Causes of the isolation of these groups stem from their social unacceptability; they feel rejected because others (accurately) judge their ideas as absurd. They reject the world just as it rejects them. This leads to the them-and-us attitude in extremo. The outcries against "cults" in the press, and official investigations, all feed the fire, but the government cannot fail to investigate pseudo-criminal groups, as things like child welfare are at stake.

My page on "Anti-Religious Forces: Specific Factors Fuelling Secularisation" by Vexen Crabtree (2011) describes many of the elements of modern life that reduce superstitious and religious beliefs in general. Without beliefs in god(s), afterlife, etc, it is impossible to believe any of the things that the leaders of these groups tend to say. And although most these groups do attract some outstanding individuals and persons of responsibility, in general they are the stay of the under-privileged and under-educated. Education is the main inverse correlate of divisive religious sectarianism. Comparative religion and skeptical thinking both serve to help people evaluate claims about spiritual reality in more reasonable and moral terms. This operates across the scale from the tutorship of individual children at home, to the mass-education of ethnic and religious groups in specially run schools.

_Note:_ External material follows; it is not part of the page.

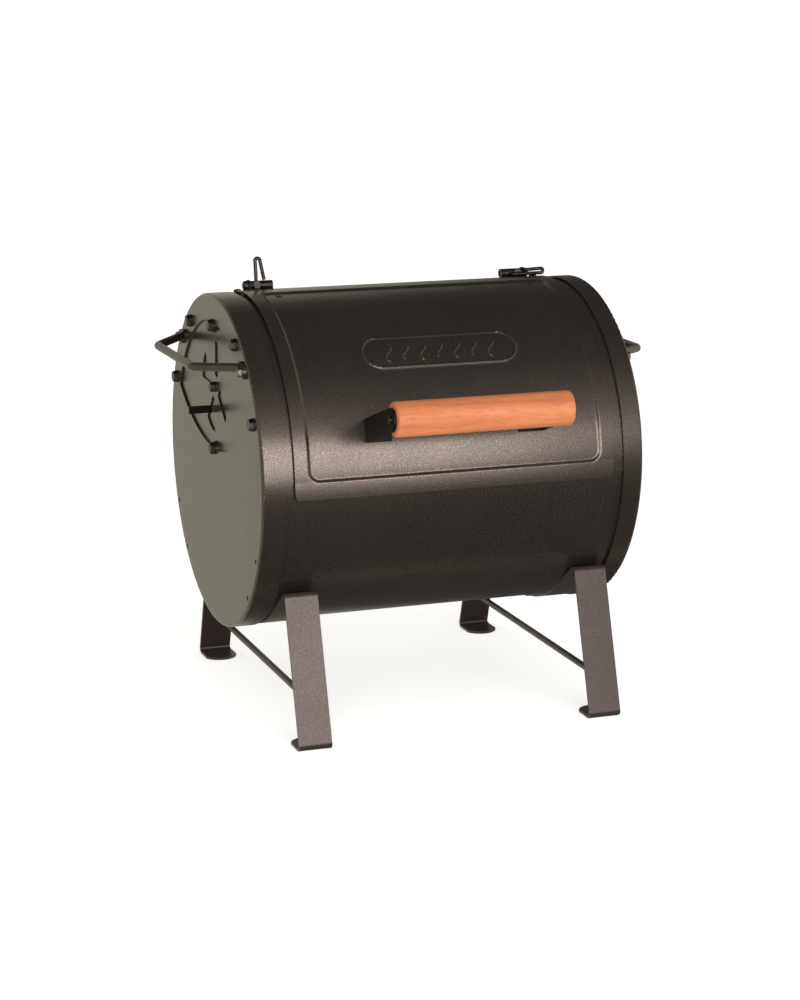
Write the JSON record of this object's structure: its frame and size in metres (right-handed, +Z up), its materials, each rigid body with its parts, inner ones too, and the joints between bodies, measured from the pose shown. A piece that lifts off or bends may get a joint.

Most parents who educate their children at home do so for religious reasons72. Sectarian religious schools (who base entry criteria on religion) are a major cause of the type of social schism that leads to violent behaviour73.

  1. Education should be secular, inclusive and mixed. This means emphasis on difference of belief, without assuming any particular belief system is true, and an abandonment of schools that split people along religious (or ethnic) lines (this applies during home education too).

  2. Cult-bashing reactionary news broadcasts that actively attack small, isolated communities always make the situation worse. Engagement should be educational and sympathetic towards followers, not judgemental and aggressive (which makes them isolate themselves more).

  3. The presentation of scientific reality in easy-to-understand terms on TV, complete with reality-based interpretations of spiritual-seeming events. Too much TV assumes that many otherworldly ideas about reality are true, and far too little employs any evidence-based skeptical thinking. A more responsible take on what beliefs mass media products encourage should be taken.

  4. Beliefs in afterlife, god(s) and spiritual ideas should ideally be tempered with reasonable levels of doubt and common sense. Merely saying that this should be so doesn't help, however, so it is up to the three points above to bring this recommended state closer!

Current edition: 2009 Aug 31
Last Modified: 2017 Jan 14
Originally published 2008 Sep 28
Parent page: Religion and Morals

Social Media

References: (What's this?)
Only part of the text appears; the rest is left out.